* WHAT THE TASK ASKS
Copy only this: the line containing "at=(10.4, 32.5), mode=Mode.SUBTRACT)", the line containing "depsgraph = bpy.context.evaluated_depsgraph_get()", and every line between them, exactly as written.

* MATERIAL PROVIDED
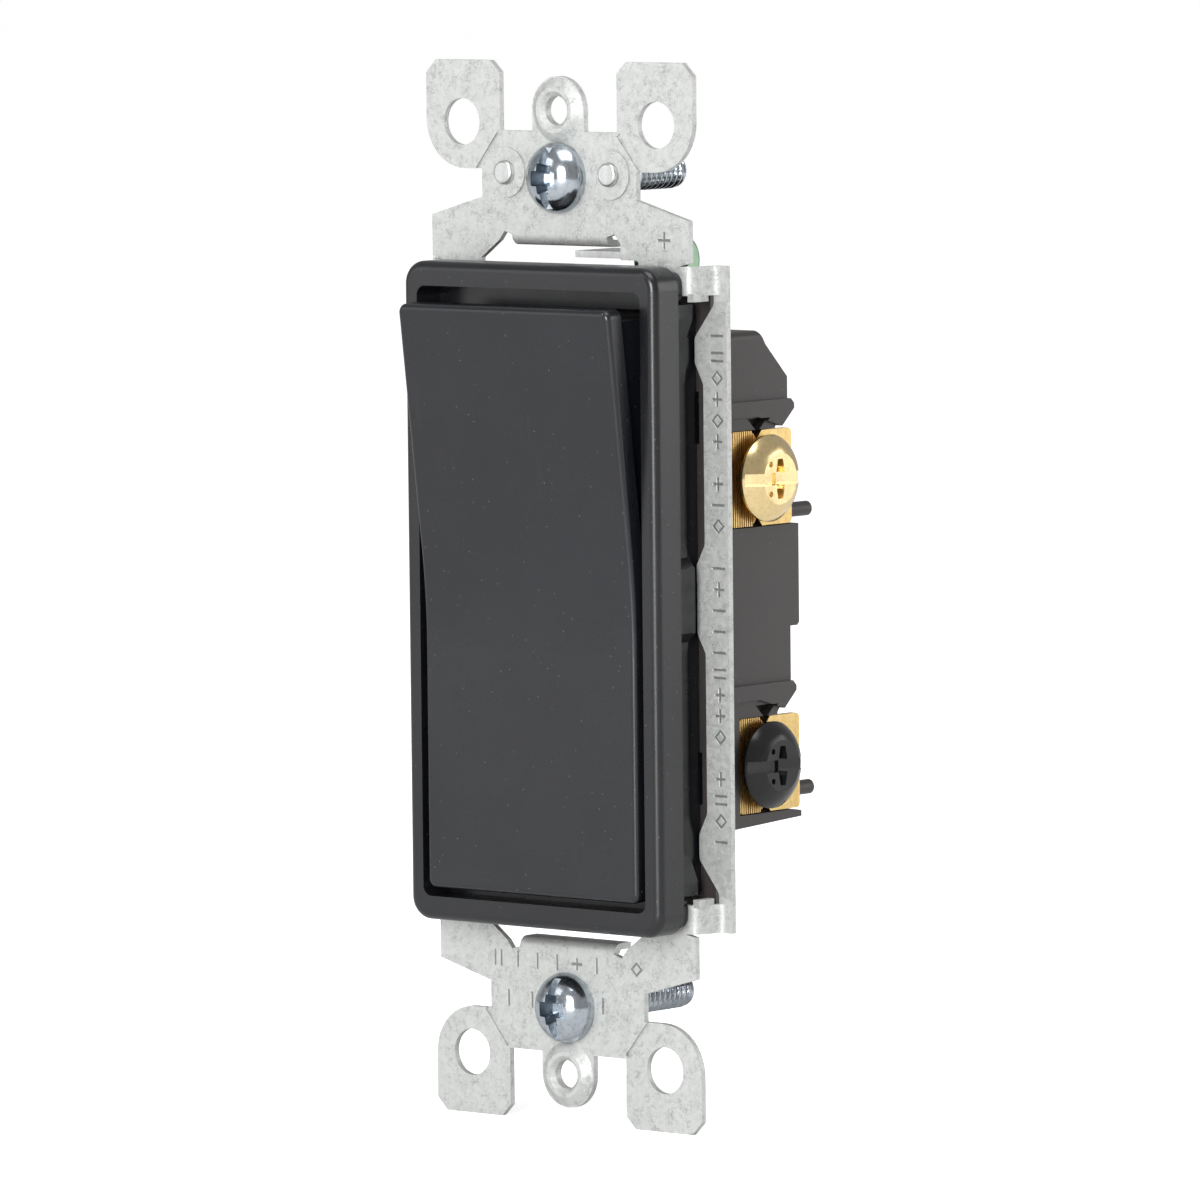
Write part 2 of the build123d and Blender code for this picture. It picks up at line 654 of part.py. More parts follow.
with BuildPart() as traveler_terminal_left:
    terminal_plate(LOWER_PLATE_Y, LOWER_Z)
    strip(LEG_X, TERMINAL_X + 0.2, LEG_Z - 1.6, LEG_Z)
    strip(LEG_X, LEG_X + 2.5, LEG_Z - 1.6, 1.6 - CONTACT_Z)
    strip(-CONTACT_R - 0.1, LEG_X + 2.5, -CONTACT_Z - 1.6, 1.6 - CONTACT_Z)
    mirror(about=Plane.YZ, mode=Mode.REPLACE)
save(traveler_terminal_left, "traveler_terminal_left")

with BuildPart() as common_terminal:
    terminal_plate(LOWER_PLATE_Y, LOWER_Z)
    strip(LEG_X, TERMINAL_X + 0.2, LEG_Z - 1.6, LEG_Z)
    strip(LEG_X, LEG_X + 2.5, LEG_Z - 1.6, 1.4)
    strip(-ARM_X + 0.5, LEG_X + 2.5, -1.4, 1.4)
    # Grooved post that the contact arm rocks in.
    block(13.95, STRIP_Y + 0.1, 2 * ARM_X - 1, 2.6)
    disc(ARM_X, -ARM_X, ARM_RIB_R + CLEAR, (ARM_PIVOT_Y, 0), side_plane, Mode.SUBTRACT)
save(common_terminal, "common_terminal")


def terminal_screw(height):
    """Binding screw with a domed head, a wide slot, a cross and two dimples, on the right."""
    top = HEAD_X + HEAD_T
    with BuildPart() as screw:
        with BuildSketch(Plane.XY.offset(height)):
            with BuildLine():
                Polyline(
                    (top, SCREW_Y),
                    (SCREW_END_X, SCREW_Y),
                    (SCREW_END_X, SCREW_Y + SCREW_R - 0.4),
                    (SCREW_END_X + 0.5, SCREW_Y + SCREW_R),
                    (HEAD_X, SCREW_Y + SCREW_R),
                    (HEAD_X, SCREW_Y + HEAD_R),
                    (HEAD_X + 0.25, SCREW_Y + HEAD_R),
                )
                ThreePointArc(
                    (HEAD_X + 0.25, SCREW_Y + HEAD_R),
                    (top - 0.25, SCREW_Y + HEAD_TOP_R + 0.55),
                    (top, SCREW_Y + HEAD_TOP_R),
                )
                Line((top, SCREW_Y + HEAD_TOP_R), (top, SCREW_Y))
            make_face()
        revolve(axis=Axis((0, SCREW_Y, height), (1, 0, 0)))
        block(top + 0.1, top - HEAD_SLOT, 2 * HEAD_R + 1, 1.25, at=(SCREW_Y, height),
              place=side_plane, mode=Mode.SUBTRACT)
        block(top + 0.1, top - HEAD_SLOT - 0.25, 1.3, 1.3, at=(SCREW_Y, height),
              place=side_plane, mode=Mode.SUBTRACT)
        with BuildSketch(side_plane(top + 0.05)) as cross:
            with BuildLine():
                Polyline(
                    (SCREW_Y - 0.85, height),
                    (SCREW_Y - 0.4, height + 2.0),
                    (SCREW_Y + 0.4, height + 2.0),
                    (SCREW_Y + 0.85, height),
                    (SCREW_Y + 0.4, height - 2.0),
                    (SCREW_Y - 0.4, height - 2.0),
                    close=True,
                )
            make_face()
        extrude(cross.sketch, amount=-1.1, taper=10, mode=Mode.SUBTRACT)
        for side in (1, -1):
            disc(top + 0.1, top - 0.35, 0.3, (SCREW_Y - 1.5, height + 1.5 * side),
                 side_plane, Mode.SUBTRACT)
    return screw


traveler_screw_right = terminal_screw(UPPER_Z)
common_screw = terminal_screw(LOWER_Z)
save(traveler_screw_right, "traveler_screw_right")
save(common_screw, "common_screw")

with BuildPart() as traveler_screw_left:
    mirror(common_screw.part, about=Plane.YZ)
save(traveler_screw_left, "traveler_screw_left")


# ---- rear body: flange, stepped box, wire hoods and the hollows for the works -----------
def profile(points, half_width, mode=Mode.ADD):
    """Solid with the given side outline, as wide as twice half_width."""
    with BuildSketch(side_plane(0)) as outline:
        with BuildLine():
            Polyline(*points, close=True)
        make_face()
    extrude(outline.sketch, amount=half_width, both=True, mode=mode)


with BuildPart() as rear_body:
    profile(
        [
            (FLANGE_BACK - 0.5, BODY_TOP_Z),
            (14.9, BODY_TOP_Z),
            (15.8, 24.6),
            (19.2, 21.2),
            (19.2, 19.0),
            (17.2, 16.2),
            (17.2, 7.9),
            (20.8, 7.7),
            (20.8, -3.7),
            (20.5, -4.0),
            (19.4, -4.0),
            (19.4, -9.5),
            (17.2, -12.6),
            (17.2, -22.2),
            (20.9, -22.8),
            (20.9, BODY_LOW_Z),
            (FLANGE_BACK - 0.5, BODY_LOW_Z - 0.8),
        ],
        BODY_X,
    )
    fillet(
        rear_body.edges().filter_by(Axis.Y).filter_by(lambda edge: edge.length > 9), 0.8
    )
    block(FLANGE_Y, FLANGE_BACK, 2 * FLANGE_X, 2 * FLANGE_Z, radius=1.5)
    block(10.0, 19.0, 2 * SPINE_X, 41.0, at=(0, -1.6))
    # Hoods above the terminals, slightly proud of the box, with a slit under each.
    for base in (19.0, -9.5):
        profile(
            [
                (6.0, base),
                (19.3, base),
                (19.8, base - 0.5),
                (19.8, base - 1.0),
                (17.9, base - 2.7),
                (14.0, base - 1.6),
                (6.0, base - 1.6),
            ],
            HOOD_X,
        )
    # Recesses for the terminal plates, with the bores behind their screws.
    for side, plate_y, height in (
        (1, UPPER_PLATE_Y, UPPER_Z),
        (1, LOWER_PLATE_Y, LOWER_Z),
        (-1, LOWER_PLATE_Y, LOWER_Z),
    ):
        start = plate_y - TERMINAL_SIZE / 2 - 0.1
        near, far = sorted((side * 14.0, side * (TERMINAL_X - 0.1)), reverse=True)
        block(near, far, 26 - start, TERMINAL_SIZE + 0.2, at=((26 + start) / 2, height),
              place=side_plane, mode=Mode.SUBTRACT)
        near, far = sorted((side * 13.0, side * BORE_END_X), reverse=True)
        disc(near, far, SCREW_BORE_R, (SCREW_Y, height), side_plane, Mode.SUBTRACT)
        # Pointed wire guide over the plate's notch.
        near, far = sorted((side * 14.0, side * (BODY_X - 1.2)), reverse=True)
        top = height + TERMINAL_SIZE / 2
        with BuildSketch(side_plane(far)) as guide:
            with BuildLine():
                Polyline(
                    (plate_y - 2.4, top + 1.25),
                    (plate_y + 0.8, top + 1.25),
                    (plate_y - 0.8, top - 0.2),
                    close=True,
                )
            make_face()
        extrude(guide.sketch, amount=near - far, mode=Mode.SUBTRACT)
    # Hollows: a wide one under the rocker and a deep one round the contact arm.
    block(FLANGE_Y - 0.1, POCKET_BACK, 2 * POCKET_X, 2 * POCKET_Z, at=(0, 1.25),
          mode=Mode.SUBTRACT)
    block(POCKET_BACK - 0.1, FLOOR_Y, 2 * WELL_X, 2 * WELL_Z, at=(0, -2.9),
          mode=Mode.SUBTRACT)
    # Slots through which the brass strips reach their terminal plates.
    slot_x = (WELL_X + TERMINAL_X) / 2
    slot_width = TERMINAL_X - WELL_X + 0.6
    with BuildSketch(room_plane(FLOOR_Y + 0.1)) as slots:
        with Locations((slot_x, CONTACT_Z)):
            Rectangle(slot_width, 3.4)
        with Locations((slot_x, LEG_Z - 0.8), (-slot_x, LEG_Z - 0.8)):
            Rectangle(slot_width, 1.8)
    extrude(slots.sketch, amount=1.0, mode=Mode.SUBTRACT)
    # Passages through the flange: the frame's hooks and the corner with the ground screw.
    for x in (HOOK_X + 0.05, -HOOK_X - 0.05):
        for z in (HOOK_Z, -HOOK_Z):
            block(FLANGE_Y - 0.1, FLANGE_BACK + 0.1, 1.6, HOOK_WIDTH + 0.2, at=(x, z),
                  mode=Mode.SUBTRACT)
    block(FLANGE_Y - 0.1, FLANGE_BACK + 0.1, 5.8, 4.0, at=(10.4, 32.5), mode=Mode.SUBTRACT)
    # Push-in wire holes with their release slots, in the rear of the box.
    for x, height in ((5.5, UPPER_Z), (5.5, LOWER_Z), (-5.5, LOWER_Z)):
        disc(13.0, 19.5, WIRE_HOLE_R, at=(x, height + 2.0), mode=Mode.SUBTRACT)
        block(16.0, 19.5, 3.4, 1.2, at=(x, height - 0.6), mode=Mode.SUBTRACT)
    # Round pegs standing off the rear face beside each terminal.
    for x in (PEG_X, -PEG_X):
        for height in (UPPER_Z - 3.7, LOWER_Z - 3.1):
            disc(17.0, PEG_END, PEG_R, at=(x, height))
save(rear_body, "rear_body")
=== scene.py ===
from math import cos, pi, radians, sin

import bmesh
import bpy
import numpy as np
from mathutils import Matrix, Vector


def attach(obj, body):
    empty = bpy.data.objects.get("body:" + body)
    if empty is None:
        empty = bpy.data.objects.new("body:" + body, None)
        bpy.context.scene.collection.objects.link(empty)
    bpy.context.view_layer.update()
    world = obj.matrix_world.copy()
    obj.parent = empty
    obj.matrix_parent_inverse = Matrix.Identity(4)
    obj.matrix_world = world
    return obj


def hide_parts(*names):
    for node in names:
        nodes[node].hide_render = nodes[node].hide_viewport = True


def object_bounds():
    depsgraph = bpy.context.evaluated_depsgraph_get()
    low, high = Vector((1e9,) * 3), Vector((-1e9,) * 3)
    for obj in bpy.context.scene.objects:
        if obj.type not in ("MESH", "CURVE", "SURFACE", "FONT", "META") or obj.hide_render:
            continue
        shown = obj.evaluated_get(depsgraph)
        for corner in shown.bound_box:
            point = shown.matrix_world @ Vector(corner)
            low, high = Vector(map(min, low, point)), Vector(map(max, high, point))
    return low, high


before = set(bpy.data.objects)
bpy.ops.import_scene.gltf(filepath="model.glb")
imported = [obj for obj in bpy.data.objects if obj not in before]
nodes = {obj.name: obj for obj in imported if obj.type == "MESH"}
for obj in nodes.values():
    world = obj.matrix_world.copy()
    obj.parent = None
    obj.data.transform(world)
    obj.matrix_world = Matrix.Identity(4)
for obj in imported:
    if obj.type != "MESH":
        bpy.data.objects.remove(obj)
cad_low, cad_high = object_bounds()

MM = 0.001

# ---- sizes of the pieces made here ------------------------------------------------------
BOX_SCREW_Z = 41.67 * MM
BOX_SCREW_MAJOR = 1.75 * MM
BOX_SCREW_MINOR = 1.27 * MM
BOX_SCREW_PITCH = 0.794 * MM     # thirty-two threads to the inch
BOX_SCREW_TIP = 18.0 * MM
THREAD_START = 2.0 * MM
NECK_R = 1.44 * MM
SHANK_START = -0.5 * MM
HEAD_CUT = -0.4 * MM             # the head is kept in front of this depth
SHANK_SIDES = 40                 # points round the thread
RINGS_PER_PITCH = 12
WAVE_GAIN, WAVE_DROP = 1.25, 0.1  # cut the thread's crest and its root flat
FADE_TURNS = 1.2                 # the thread runs out over this many turns
TIP_LENGTH = 0.4 * MM
TIP_NARROWING = 0.2              # share of the radius lost at the very tip
POLE_MERGE = 1e-7                # metres; points closer than this become one
FACET_MERGE = 1e-6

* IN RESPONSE
    block(FLANGE_Y - 0.1, FLANGE_BACK + 0.1, 5.8, 4.0, at=(10.4, 32.5), mode=Mode.SUBTRACT)
    # Push-in wire holes with their release slots, in the rear of the box.
    for x, height in ((5.5, UPPER_Z), (5.5, LOWER_Z), (-5.5, LOWER_Z)):
        disc(13.0, 19.5, WIRE_HOLE_R, at=(x, height + 2.0), mode=Mode.SUBTRACT)
        block(16.0, 19.5, 3.4, 1.2, at=(x, height - 0.6), mode=Mode.SUBTRACT)
    # Round pegs standing off the rear face beside each terminal.
    for x in (PEG_X, -PEG_X):
        for height in (UPPER_Z - 3.7, LOWER_Z - 3.1):
            disc(17.0, PEG_END, PEG_R, at=(x, height))
save(rear_body, "rear_body")
=== scene.py ===
from math import cos, pi, radians, sin

import bmesh
import bpy
import numpy as np
from mathutils import Matrix, Vector


def attach(obj, body):
    empty = bpy.data.objects.get("body:" + body)
    if empty is None:
        empty = bpy.data.objects.new("body:" + body, None)
        bpy.context.scene.collection.objects.link(empty)
    bpy.context.view_layer.update()
    world = obj.matrix_world.copy()
    obj.parent = empty
    obj.matrix_parent_inverse = Matrix.Identity(4)
    obj.matrix_world = world
    return obj


def hide_parts(*names):
    for node in names:
        nodes[node].hide_render = nodes[node].hide_viewport = True


def object_bounds():
    depsgraph = bpy.context.evaluated_depsgraph_get()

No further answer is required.